Born into a large and bitterly poor family, he worked as an errand boy and later as a waiter in
Paris. Sources differ on who it really was, but some important operatic personality heard him sing by chance, and arranged an
audition with Ambroise Thomas, the director of the Paris Conservatoire. Sellier was admitted in 1872, and the director of the
Opéra, Olivier Halanzier-Dufresnoy, supported him with a grant during his studies. Sellier made his debut at the
Opéra in 1878. He was a huge success, and soon earned enormous fees. He was a favorite of both Gounod and Verdi.

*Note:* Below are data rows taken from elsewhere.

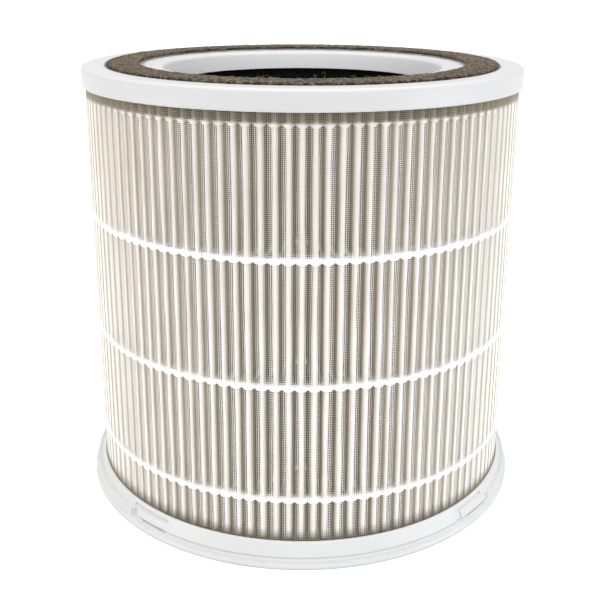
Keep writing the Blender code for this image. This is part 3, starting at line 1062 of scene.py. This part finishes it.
def build_inner_net(material):
    """A diamond net sleeve: two sets of strands that cross round the bore."""
    vertices = []
    faces = []
    radius = (INNER_NET.inner + INNER_NET.outer) / 2
    height = INNER_NET.high - INNER_NET.low
    turn_rate = 1.0 / radius
    for hand in (1, -1):
        for strand in range(NET_STRANDS):
            start = 2 * pi * strand / NET_STRANDS
            path = []
            for step in range(NET_STEPS + 1):
                z = INNER_NET.low + height * step / NET_STEPS
                azimuth = start + hand * (z - INNER_NET.low) * turn_rate
                path.append(Vector(at(radius + hand * CROSSING_OFFSET, azimuth, z)))
            add_strand(vertices, faces, path, NET_STRAND_RADIUS)
    net = make_object("bore_net", vertices, faces, material)
    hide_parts("carbon_inner_net")


def build_carbon(material):
    """The bed as one closed ring: lumpy towards the bore, plain at its ends and outside."""
    height = CARBON.high - CARBON.low
    vertices = []
    for i in range(GRANULE_COLUMNS):
        azimuth = 2 * pi * i / GRANULE_COLUMNS
        for j in range(GRANULE_ROWS):
            z = CARBON.low + height * j / (GRANULE_ROWS - 1)
            spot = Vector(at(CARBON.inner, azimuth, z)) * GRANULES_PER_METRE
            distances, _ = noise.voronoi(spot)
            lump = min(1.0, distances[0]) * GRANULE_DEPTH
            vertices.append(at(CARBON.inner + lump, azimuth, z))
        vertices.append(at(CARBON.outer, azimuth, CARBON.high))
        vertices.append(at(CARBON.outer, azimuth, CARBON.low))
    faces = [face[::-1] for face in grid_faces(GRANULE_COLUMNS, GRANULE_ROWS + 2, True, True)]
    bed = make_object("carbon_granules", vertices, faces, material)
    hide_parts("carbon_bed")


# ---------------------------------------------------------------- studio

CAMERA_DISTANCE = 0.3901
CAMERA_ABOVE_TOP = 0.0379
CAMERA_SIDE = 0.0005
CAMERA_PITCH = 0.281
CAMERA_ROLL = 0.0041
CAMERA_LENS = 55.48
CAMERA_SHIFT = (-0.005, -0.1103)

SKY_HORIZON = 0.19
SKY_TOP = 2.2
HORIZON_HAZE = 0.83
HAZE_FADE = (0.10, 0.24)          # upward parts of the direction over which the haze ends
FRONT_GLOW = 2.15
FRONT_GLOW_DIRECTION = (0.0, -0.4, 0.917)
FLOOR_SIZE = 80.0
FOOT = (0.0, -0.1, 0.0)
LIGHTS = (
    # name, place, aimed at, size, power in watts, colour
    ("left_box", (-0.62, -0.30, 0.08), FOOT, (0.5, 0.35), 0.24, (1.0, 0.98, 0.955)),
    ("right_box", (0.62, -0.30, 0.08), FOOT, (0.5, 0.35), 0.42, (0.74, 0.92, 1.0)),
    ("left_low", (-0.33, -0.19, 0.1), (-0.26, -0.15, 0.0), (0.2, 0.1), 0.2, (1.0, 1.0, 1.0)),
    ("right_low", (0.33, -0.19, 0.1), (0.26, -0.15, 0.0), (0.2, 0.1), 0.26, (0.82, 0.95, 1.0)),
)


def build_camera():
    """The camera that took the photo, as solved from the cartridge's circles."""
    data = bpy.data.cameras.new("camera")
    data.lens = CAMERA_LENS
    data.sensor_width = 36.0
    data.shift_x, data.shift_y = CAMERA_SHIFT
    data.clip_start = 0.01
    camera = bpy.data.objects.new("camera", data)
    camera.location = (CAMERA_SIDE, -CAMERA_DISTANCE, CAP_TOP_Z + CAMERA_ABOVE_TOP)
    aim = Euler((pi / 2 - CAMERA_PITCH, 0.0, 0.0)).to_matrix()
    roll = Euler((0.0, 0.0, CAMERA_ROLL)).to_matrix()
    camera.rotation_euler = (aim @ roll).to_euler()
    bpy.context.scene.collection.objects.link(camera)
    bpy.context.scene.camera = camera


def area_light(name, location, target, size, power, colour):
    """A rectangular lamp that faces its target."""
    data = bpy.data.lights.new(name, "AREA")
    data.shape = "RECTANGLE"
    data.size, data.size_y = size
    data.energy = power
    data.color = colour
    light = bpy.data.objects.new(name, data)
    light.location = location
    aim = Vector(target) - light.location
    light.rotation_euler = aim.to_track_quat("-Z", "Y").to_euler()
    bpy.context.scene.collection.objects.link(light)


def sky_strength(n):
    """Brightness by direction: bright overhead, hazy at the horizon, with a glow high in front."""
    up = n.math("MAXIMUM", n.axes("Generated")["Z"], 0.0)
    overhead = n.remap(n.math("POWER", up, 2.0), 0.0, 1.0, SKY_HORIZON, SKY_TOP)
    haze = n.remap(up, *HAZE_FADE, HORIZON_HAZE, 0.0)
    facing = n.add("ShaderNodeVectorMath", operation="DOT_PRODUCT")
    facing.inputs[1].default_value = FRONT_GLOW_DIRECTION
    n.link(n.coordinates("Generated"), facing.inputs[0])
    lobe = n.math("POWER", n.math("MAXIMUM", facing.outputs["Value"], 0.0), 4.0)
    return n.math("MULTIPLY_ADD", lobe, FRONT_GLOW, n.math("ADD", overhead, haze))


def build_studio():
    """White sky, four lamps and the floor."""
    world = bpy.data.worlds.new("studio")
    world.use_nodes = True
    n = Nodes(world.node_tree)
    sky = world.node_tree.nodes["Background"]
    sky.inputs["Color"].default_value = (1.0, 1.0, 1.0, 1.0)
    n.link(sky_strength(n), sky.inputs["Strength"])
    bpy.context.scene.world = world
    for light in LIGHTS:
        area_light(*light)
    bpy.ops.mesh.primitive_plane_add(size=FLOOR_SIZE)
    floor = bpy.context.active_object
    floor.name = "floor"
    floor.data.materials.append(studio_floor())
    bpy.context.scene.view_settings.view_transform = "Standard"


def main():
    """Builds every visible piece, and gives a material to each CAD solid that stays."""
    plastic = white_plastic("white_plastic_top", 0.475)
    # The base's plastic is the top's plastic painted a little darker: painted shade that offsets the
    # floor's bounce light on the bottom cap.
    base_plastic_painted_darker = white_plastic("white_plastic_base_painted_shade", 0.462)
    glue = hot_melt("hot_melt_glue_white", False)
    line_glue = hot_melt("hot_melt_glue_lines", True)
    net = black_net()
    potting = shaded_potting_glue()
    build_camera()
    build_studio()
    build_top_cap(plastic)
    build_bottom_cap(base_plastic_painted_darker)
    build_paper(filter_paper())
    build_mesh_sleeve(nylon_mesh())
    for number, centre in zip(BEADS, BEAD_Z):
        build_bead(number, centre, line_glue, bridged=number > 1)
    build_gasket(felt())
    build_fibres(felt_fibre())
    build_inner_net(net)
    build_carbon(activated_carbon())
    kept = {
        "carbon_outer_net": net,
        "gasket_adhesive": adhesive_film(),
        "top_potting": potting,
        "bottom_potting": potting,
        "pleat_seam_strip": glue,
    }
    kept.update({"inner_glue_bead_%d" % number: glue for number in BEADS})
    for node, material in kept.items():
        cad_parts[node].data.materials.clear()
        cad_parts[node].data.materials.append(material)


main()
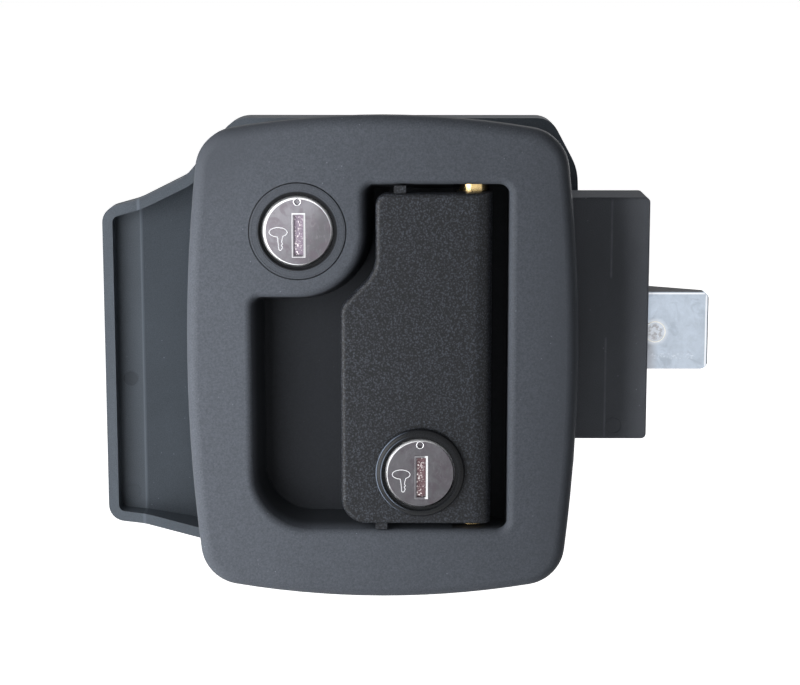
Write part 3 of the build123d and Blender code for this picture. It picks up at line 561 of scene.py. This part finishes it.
class LATCH_OT_handle(bpy.types.Operator):
    """Finish the pull handle, its pin and its bushes"""

    bl_idname = "latch.handle"
    bl_label = "Pull handle"

    def execute(self, context):
        black = grained(
            "handle grain", colours().handle, roughness=0.42, grain=sizes().grain, depth=0.08 * MM)
        brass = plated("turned brass", colours().brass, roughness=0.22, mottle=0.12)
        steel = plated("pin steel", colours().steel, roughness=0.3, mottle=0.12)
        dress(black, "pull_handle")
        dress(brass, "pin_bushes")
        dress(steel, "handle_pin", "lever_pin")
        return {"FINISHED"}


class LATCH_OT_locks(bpy.types.Operator):
    """Finish both locks and add the raised symbols on their faces"""

    bl_idname = "latch.locks"
    bl_label = "Locks"

    # Colour of the painted highlights on the lock rims and slot frames
    bright = (0.93, 0.94, 0.96)

    # Places in millimetres from the middle of the plug. The symbol is a key seen from the side
    bow_middle, bow_half, bow_angles = (-4.66, -0.2), (2.3, 1.25), (-97, -418)
    blade = (
        (-3.6, -1.8), (-3.75, -2.6), (-3.5, -3.1), (-3.8, -3.4), (-3.55, -3.9), (-3.8, -4.5),
        (-4.2, -4.8), (-4.6, -4.5), (-4.7, -3.4), (-4.82, -2.2),
    )
    index_up, index_radius, index_thickness = 7.2, 0.85, 0.09
    slot_middle, slot_half = (0.3, -1.05), (1.5, 5.25)
    collar_arcs = (9.7, 10.85)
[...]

At the Opéra, he sang Arnold, Masaniello, Polyeucte, Raoul, Jean de Leyde, Faust, Max, Éléazar, Karloo
(Patrie), Fernand, Radames (perhaps his greatest triumph) and Sigurd (another role that he owned), plus two world premieres:
Manoël in Le tribut de Zamora by Gounod (1 April 1881), and Paolo in Françoise de Rimini by Thomas (14 April 1882).
In 1888, he had a severe hunting accident and had to pause for a while; he sang again in Marseille, at the Monnaie in Brussels
(where he created Matho in Reyer's Salammbô, 10 February 1890), and came back to the Opéra for the 1890/91 season,
but he never fully recovered and soon quit the stage.